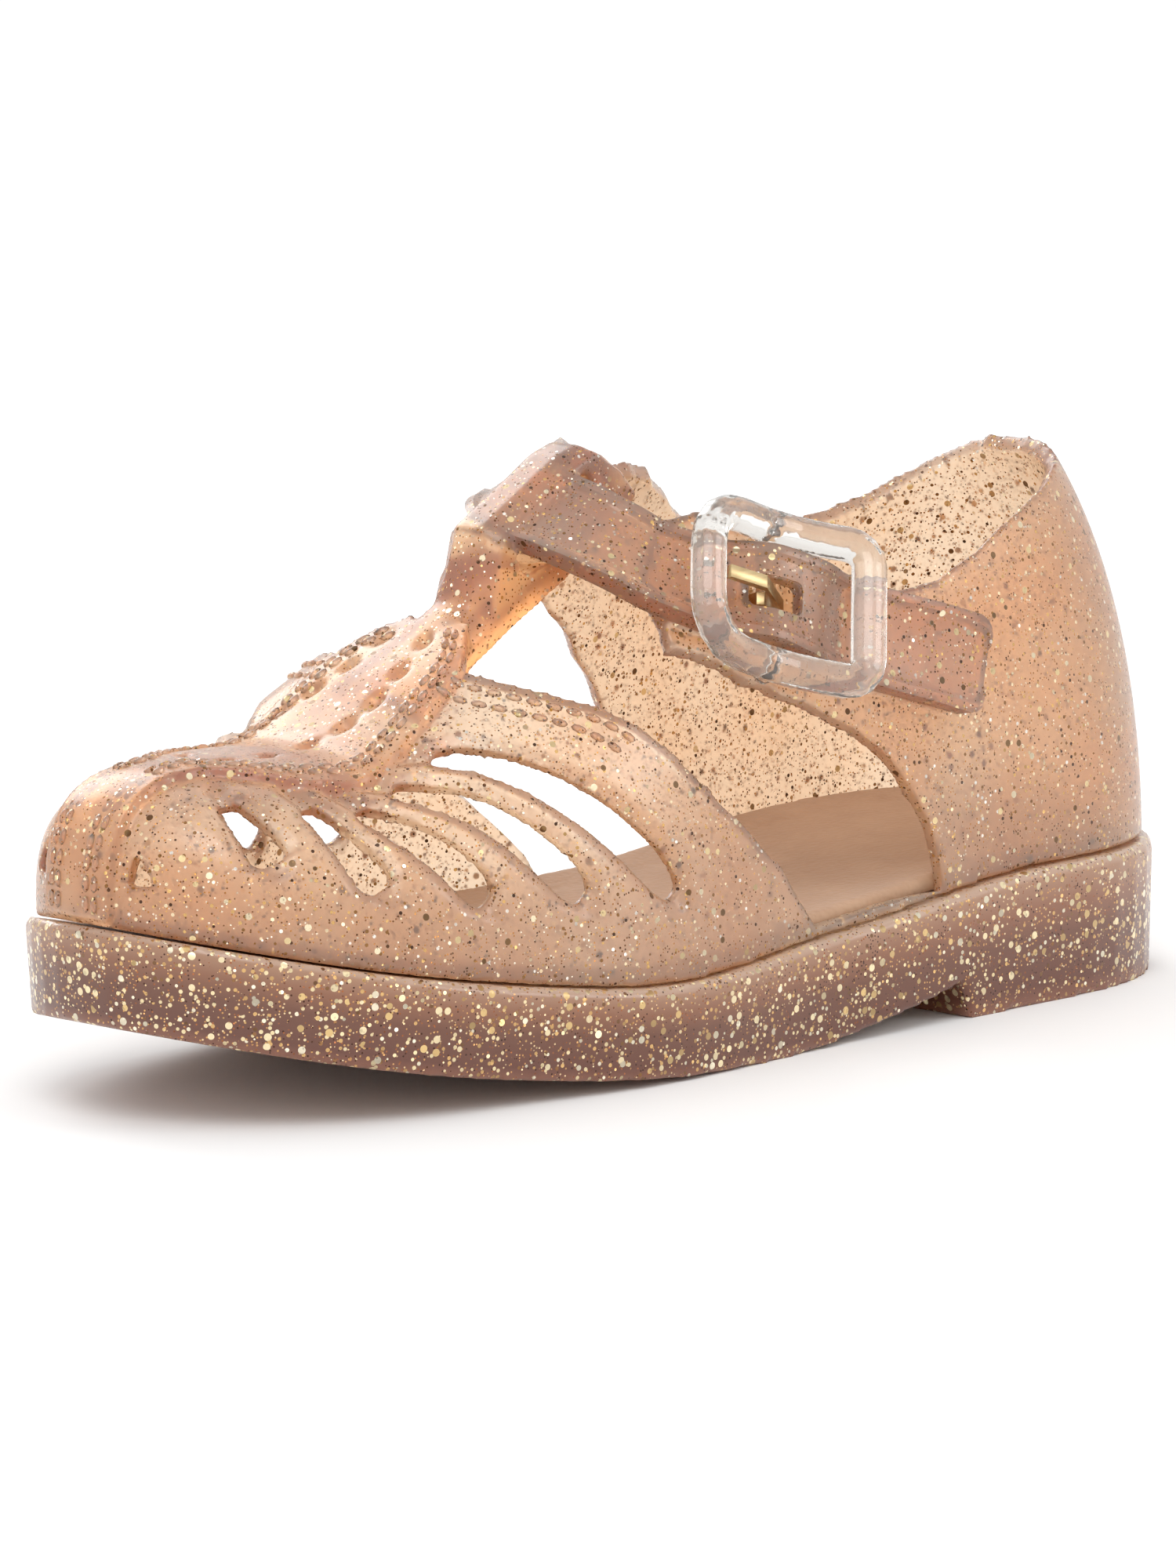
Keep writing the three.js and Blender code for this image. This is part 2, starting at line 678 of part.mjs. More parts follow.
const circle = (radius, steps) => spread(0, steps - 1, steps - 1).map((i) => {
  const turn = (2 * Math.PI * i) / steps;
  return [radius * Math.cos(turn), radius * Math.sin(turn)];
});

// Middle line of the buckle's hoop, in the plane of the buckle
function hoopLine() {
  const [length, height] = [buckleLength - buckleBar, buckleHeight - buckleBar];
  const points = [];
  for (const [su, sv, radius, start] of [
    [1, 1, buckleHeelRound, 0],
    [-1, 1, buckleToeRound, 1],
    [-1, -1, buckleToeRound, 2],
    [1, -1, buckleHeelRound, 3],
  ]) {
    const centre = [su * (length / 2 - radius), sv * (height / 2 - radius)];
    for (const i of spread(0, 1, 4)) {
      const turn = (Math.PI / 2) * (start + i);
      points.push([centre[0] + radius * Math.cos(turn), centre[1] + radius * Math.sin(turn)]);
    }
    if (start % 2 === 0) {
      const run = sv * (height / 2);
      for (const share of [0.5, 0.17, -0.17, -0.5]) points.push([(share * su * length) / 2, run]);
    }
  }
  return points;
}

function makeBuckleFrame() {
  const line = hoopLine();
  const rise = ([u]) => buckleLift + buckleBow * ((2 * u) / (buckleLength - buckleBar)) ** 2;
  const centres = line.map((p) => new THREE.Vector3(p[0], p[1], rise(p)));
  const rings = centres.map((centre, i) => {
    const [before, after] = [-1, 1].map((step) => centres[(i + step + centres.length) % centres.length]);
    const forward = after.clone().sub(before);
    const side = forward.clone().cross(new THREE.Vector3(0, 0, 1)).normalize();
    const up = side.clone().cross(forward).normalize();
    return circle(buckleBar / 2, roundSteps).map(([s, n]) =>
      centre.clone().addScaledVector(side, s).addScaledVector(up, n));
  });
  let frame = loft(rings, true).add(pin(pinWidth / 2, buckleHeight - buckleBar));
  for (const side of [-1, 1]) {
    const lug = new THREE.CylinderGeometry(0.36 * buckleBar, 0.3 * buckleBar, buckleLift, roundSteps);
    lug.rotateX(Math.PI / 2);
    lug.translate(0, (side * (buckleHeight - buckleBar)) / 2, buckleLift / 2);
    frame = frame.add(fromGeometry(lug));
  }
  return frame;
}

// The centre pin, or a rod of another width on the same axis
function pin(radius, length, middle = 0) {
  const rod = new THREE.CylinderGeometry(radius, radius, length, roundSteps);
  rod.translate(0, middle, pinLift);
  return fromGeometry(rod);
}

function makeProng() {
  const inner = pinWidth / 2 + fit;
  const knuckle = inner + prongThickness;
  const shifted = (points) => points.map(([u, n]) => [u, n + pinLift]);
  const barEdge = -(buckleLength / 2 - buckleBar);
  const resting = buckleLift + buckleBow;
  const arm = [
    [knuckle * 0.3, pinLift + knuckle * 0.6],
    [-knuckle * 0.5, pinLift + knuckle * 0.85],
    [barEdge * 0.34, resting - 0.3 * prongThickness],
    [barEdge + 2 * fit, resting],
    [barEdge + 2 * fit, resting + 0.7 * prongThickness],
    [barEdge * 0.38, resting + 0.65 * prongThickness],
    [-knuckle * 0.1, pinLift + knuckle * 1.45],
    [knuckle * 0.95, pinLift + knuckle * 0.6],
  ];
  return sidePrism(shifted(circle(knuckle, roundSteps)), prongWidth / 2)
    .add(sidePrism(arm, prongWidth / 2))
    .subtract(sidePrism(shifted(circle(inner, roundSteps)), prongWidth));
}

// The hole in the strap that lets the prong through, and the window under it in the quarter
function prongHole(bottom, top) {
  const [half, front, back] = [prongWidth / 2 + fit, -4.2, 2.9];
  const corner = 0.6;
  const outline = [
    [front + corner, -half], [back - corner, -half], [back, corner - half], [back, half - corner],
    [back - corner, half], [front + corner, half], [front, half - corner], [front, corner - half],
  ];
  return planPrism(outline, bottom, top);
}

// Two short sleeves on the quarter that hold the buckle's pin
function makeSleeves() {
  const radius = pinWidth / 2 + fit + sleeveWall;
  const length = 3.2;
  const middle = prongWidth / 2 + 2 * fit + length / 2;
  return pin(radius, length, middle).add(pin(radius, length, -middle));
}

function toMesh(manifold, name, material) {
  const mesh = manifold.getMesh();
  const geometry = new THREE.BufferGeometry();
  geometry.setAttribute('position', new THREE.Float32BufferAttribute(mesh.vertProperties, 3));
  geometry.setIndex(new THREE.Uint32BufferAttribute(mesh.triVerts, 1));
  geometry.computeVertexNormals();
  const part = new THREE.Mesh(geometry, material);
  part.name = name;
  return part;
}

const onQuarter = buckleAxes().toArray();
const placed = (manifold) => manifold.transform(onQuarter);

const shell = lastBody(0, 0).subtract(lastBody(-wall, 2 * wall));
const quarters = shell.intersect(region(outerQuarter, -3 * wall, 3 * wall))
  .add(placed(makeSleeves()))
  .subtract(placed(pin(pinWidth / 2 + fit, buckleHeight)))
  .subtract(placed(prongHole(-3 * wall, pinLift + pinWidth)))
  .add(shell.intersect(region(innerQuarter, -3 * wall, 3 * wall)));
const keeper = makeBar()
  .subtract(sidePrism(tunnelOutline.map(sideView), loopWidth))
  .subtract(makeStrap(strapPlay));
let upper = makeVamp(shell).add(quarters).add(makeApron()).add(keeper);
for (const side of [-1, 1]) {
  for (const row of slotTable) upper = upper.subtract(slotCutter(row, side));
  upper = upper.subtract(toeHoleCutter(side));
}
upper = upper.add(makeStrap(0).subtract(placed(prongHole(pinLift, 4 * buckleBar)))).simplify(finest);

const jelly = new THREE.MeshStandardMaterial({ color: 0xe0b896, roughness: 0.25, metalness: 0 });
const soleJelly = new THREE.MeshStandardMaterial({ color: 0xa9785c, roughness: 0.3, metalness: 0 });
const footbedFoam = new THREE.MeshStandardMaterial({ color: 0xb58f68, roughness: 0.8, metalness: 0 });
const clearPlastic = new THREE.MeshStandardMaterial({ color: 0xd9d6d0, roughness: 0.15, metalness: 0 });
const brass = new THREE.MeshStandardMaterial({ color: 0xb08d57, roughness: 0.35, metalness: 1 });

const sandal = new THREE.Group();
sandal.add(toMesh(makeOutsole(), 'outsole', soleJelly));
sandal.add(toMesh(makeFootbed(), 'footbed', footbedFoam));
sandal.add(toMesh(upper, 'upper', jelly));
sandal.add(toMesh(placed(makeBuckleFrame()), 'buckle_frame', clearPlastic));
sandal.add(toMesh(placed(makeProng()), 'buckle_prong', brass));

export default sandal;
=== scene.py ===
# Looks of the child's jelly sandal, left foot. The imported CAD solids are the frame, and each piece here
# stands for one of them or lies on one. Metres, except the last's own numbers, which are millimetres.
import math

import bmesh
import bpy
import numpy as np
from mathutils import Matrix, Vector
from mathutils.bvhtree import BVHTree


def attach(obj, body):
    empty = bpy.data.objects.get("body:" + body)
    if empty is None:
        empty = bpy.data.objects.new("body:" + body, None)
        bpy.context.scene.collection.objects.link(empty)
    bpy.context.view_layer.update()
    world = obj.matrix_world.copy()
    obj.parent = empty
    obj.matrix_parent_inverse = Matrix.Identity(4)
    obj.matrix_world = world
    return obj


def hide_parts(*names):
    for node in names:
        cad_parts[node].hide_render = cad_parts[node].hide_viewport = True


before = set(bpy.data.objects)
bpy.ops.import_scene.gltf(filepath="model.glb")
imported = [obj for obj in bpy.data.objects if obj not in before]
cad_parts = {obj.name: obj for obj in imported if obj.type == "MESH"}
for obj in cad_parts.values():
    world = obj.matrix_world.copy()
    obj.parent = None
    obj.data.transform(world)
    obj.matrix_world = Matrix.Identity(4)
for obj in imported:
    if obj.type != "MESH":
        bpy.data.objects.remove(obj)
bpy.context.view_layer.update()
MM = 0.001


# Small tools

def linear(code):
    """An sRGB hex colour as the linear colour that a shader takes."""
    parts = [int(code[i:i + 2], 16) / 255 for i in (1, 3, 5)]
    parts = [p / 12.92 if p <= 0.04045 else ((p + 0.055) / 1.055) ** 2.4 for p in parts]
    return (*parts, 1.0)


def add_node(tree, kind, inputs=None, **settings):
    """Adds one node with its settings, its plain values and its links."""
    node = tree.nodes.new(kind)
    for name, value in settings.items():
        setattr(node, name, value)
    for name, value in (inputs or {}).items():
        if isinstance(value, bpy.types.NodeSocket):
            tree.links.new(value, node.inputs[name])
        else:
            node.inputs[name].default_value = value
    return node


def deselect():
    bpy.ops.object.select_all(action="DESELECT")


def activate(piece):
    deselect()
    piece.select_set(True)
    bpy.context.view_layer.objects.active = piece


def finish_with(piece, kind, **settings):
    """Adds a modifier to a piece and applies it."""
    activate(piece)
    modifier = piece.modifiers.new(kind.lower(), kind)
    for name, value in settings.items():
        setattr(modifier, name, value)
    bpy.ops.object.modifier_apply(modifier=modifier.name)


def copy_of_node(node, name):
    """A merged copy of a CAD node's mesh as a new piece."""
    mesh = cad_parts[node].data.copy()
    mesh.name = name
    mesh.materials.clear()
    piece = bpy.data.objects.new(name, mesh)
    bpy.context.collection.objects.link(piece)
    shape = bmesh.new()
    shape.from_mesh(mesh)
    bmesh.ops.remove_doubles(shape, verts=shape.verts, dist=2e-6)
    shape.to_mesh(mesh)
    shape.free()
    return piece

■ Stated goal
Print exactly the lines above from the one with "const sandal = new THREE.Group();" to the one with "obj.data.transform(world)", including both.

■ Task output
const sandal = new THREE.Group();
sandal.add(toMesh(makeOutsole(), 'outsole', soleJelly));
sandal.add(toMesh(makeFootbed(), 'footbed', footbedFoam));
sandal.add(toMesh(upper, 'upper', jelly));
sandal.add(toMesh(placed(makeBuckleFrame()), 'buckle_frame', clearPlastic));
sandal.add(toMesh(placed(makeProng()), 'buckle_prong', brass));

export default sandal;
=== scene.py ===
# Looks of the child's jelly sandal, left foot. The imported CAD solids are the frame, and each piece here
# stands for one of them or lies on one. Metres, except the last's own numbers, which are millimetres.
import math

import bmesh
import bpy
import numpy as np
from mathutils import Matrix, Vector
from mathutils.bvhtree import BVHTree


def attach(obj, body):
    empty = bpy.data.objects.get("body:" + body)
    if empty is None:
        empty = bpy.data.objects.new("body:" + body, None)
        bpy.context.scene.collection.objects.link(empty)
    bpy.context.view_layer.update()
    world = obj.matrix_world.copy()
    obj.parent = empty
    obj.matrix_parent_inverse = Matrix.Identity(4)
    obj.matrix_world = world
    return obj


def hide_parts(*names):
    for node in names:
        cad_parts[node].hide_render = cad_parts[node].hide_viewport = True


before = set(bpy.data.objects)
bpy.ops.import_scene.gltf(filepath="model.glb")
imported = [obj for obj in bpy.data.objects if obj not in before]
cad_parts = {obj.name: obj for obj in imported if obj.type == "MESH"}
for obj in cad_parts.values():
    world = obj.matrix_world.copy()
    obj.parent = None
    obj.data.transform(world)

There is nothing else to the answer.